#### What to work on
Each line should be copied exactly.

### Raw data ###

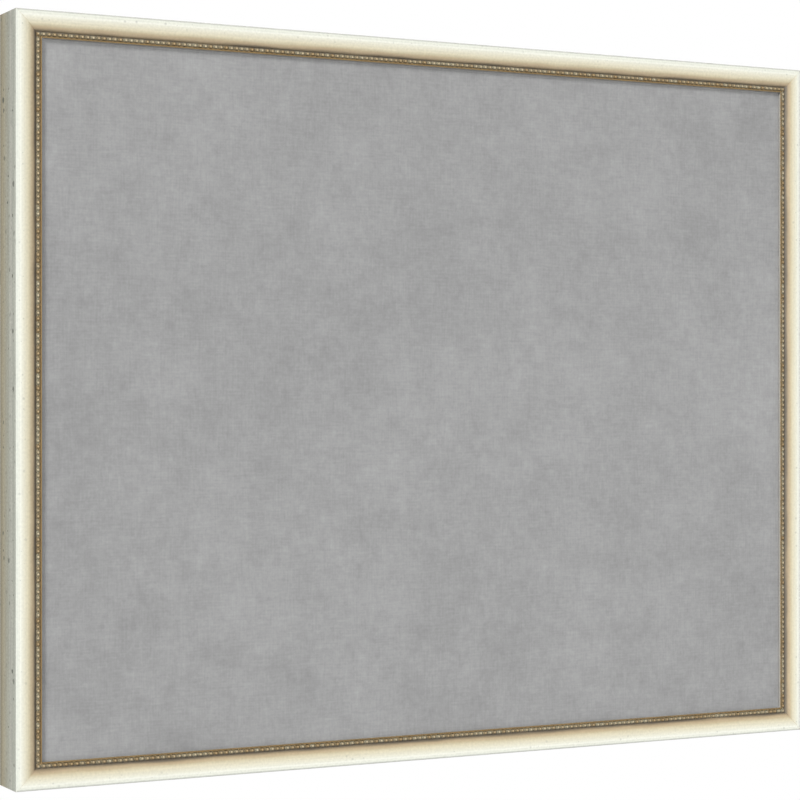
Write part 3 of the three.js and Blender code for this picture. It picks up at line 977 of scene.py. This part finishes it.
def bead_strip(side, index):
    """One strip, with whole beads along the side and a mitred bead at each corner."""
    half = side_sizes(side)[0]
    run = 2 * (half - BEAD_LINE)
    gaps = round(run / BEAD_PITCH)
    pitch = run / gaps
    size = DOME_STEPS + 1
    shape = bmesh.new()
    for station in range((gaps + 1) * BEAD_STATIONS + 1):
        distance = pitch * ((station % BEAD_STATIONS) / BEAD_STATIONS - 0.5)
        along = pitch * (station / BEAD_STATIONS - 0.5) - run / 2
        for across, height in bead_section(bead_swell(distance)):
            shape.verts.new((along, BEAD_FLOOR - height, -BEAD_LINE - across))
    shape.verts.ensure_lookup_table()
    rings = [shape.verts[i:i + size] for i in range(0, len(shape.verts), size)]
    for near, far in zip(rings, rings[1:]):
        for i in range(size):
            shape.faces.new((near[i - 1], near[i], far[i], far[i - 1]))
    saw_mitre(shape, half, -1)
    saw_mitre(shape, half, 1)
    places, faces = points_and_faces(shape)
    turn = side_matrix(side)
    piece = new_piece(f"beads_{side}", [turn @ place for place in places], faces, [bead_gilt_and_painted_highlight],
                      f"bead_strip_{side}")
    chance = random.Random(index)
    tones = [chance.random() for _ in range(gaps + 1)]
    height = piece.data.attributes.new("bead", "FLOAT", "POINT")
    rubbed = piece.data.attributes.new("rubbed", "FLOAT", "POINT")
    for place, high, tone in zip(places, height.data, rubbed.data):
        station = (place.x + run / 2) / pitch
        nearest = min(max(round(station), 0), gaps)
        offset = math.hypot((station - nearest) * pitch, place.z + BEAD_LINE)
        high.value = max(1.0 - offset / BEAD_HALF_LENGTH, 0.0)
        tone.value = tones[nearest]
    add_section_places(piece, side, index)
    piece.data.shade_smooth()
    piece.data.set_sharp_from_angle(angle=BEAD_SHARP_ANGLE)
    return gaps + 1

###

#### Response to the task
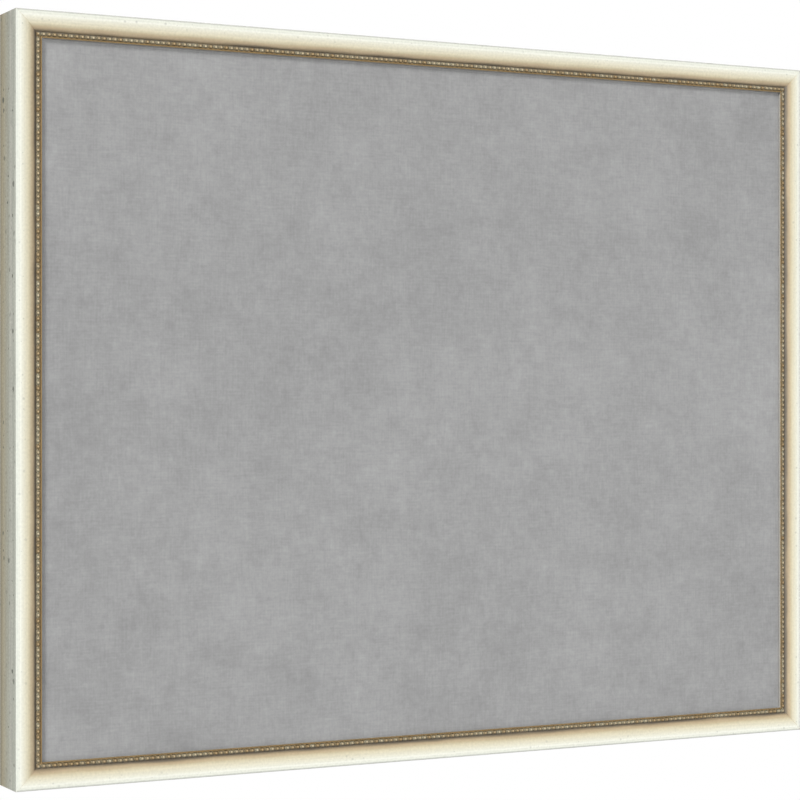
Write part 3 of the three.js and Blender code for this picture. It picks up at line 977 of scene.py. This part finishes it.
def bead_strip(side, index):
    """One strip, with whole beads along the side and a mitred bead at each corner."""
    half = side_sizes(side)[0]
    run = 2 * (half - BEAD_LINE)
    gaps = round(run / BEAD_PITCH)
    pitch = run / gaps
    size = DOME_STEPS + 1
    shape = bmesh.new()
    for station in range((gaps + 1) * BEAD_STATIONS + 1):
        distance = pitch * ((station % BEAD_STATIONS) / BEAD_STATIONS - 0.5)
        along = pitch * (station / BEAD_STATIONS - 0.5) - run / 2
        for across, height in bead_section(bead_swell(distance)):
            shape.verts.new((along, BEAD_FLOOR - height, -BEAD_LINE - across))
    shape.verts.ensure_lookup_table()
    rings = [shape.verts[i:i + size] for i in range(0, len(shape.verts), size)]
    for near, far in zip(rings, rings[1:]):
        for i in range(size):
            shape.faces.new((near[i - 1], near[i], far[i], far[i - 1]))
    saw_mitre(shape, half, -1)
    saw_mitre(shape, half, 1)
    places, faces = points_and_faces(shape)
    turn = side_matrix(side)
    piece = new_piece(f"beads_{side}", [turn @ place for place in places], faces, [bead_gilt_and_painted_highlight],
                      f"bead_strip_{side}")
    chance = random.Random(index)
    tones = [chance.random() for _ in range(gaps + 1)]
    height = piece.data.attributes.new("bead", "FLOAT", "POINT")
    rubbed = piece.data.attributes.new("rubbed", "FLOAT", "POINT")
    for place, high, tone in zip(places, height.data, rubbed.data):
        station = (place.x + run / 2) / pitch
        nearest = min(max(round(station), 0), gaps)
        offset = math.hypot((station - nearest) * pitch, place.z + BEAD_LINE)
        high.value = max(1.0 - offset / BEAD_HALF_LENGTH, 0.0)
        tone.value = tones[nearest]
    add_section_places(piece, side, index)
    piece.data.shade_smooth()
    piece.data.set_sharp_from_angle(angle=BEAD_SHARP_ANGLE)
    return gaps + 1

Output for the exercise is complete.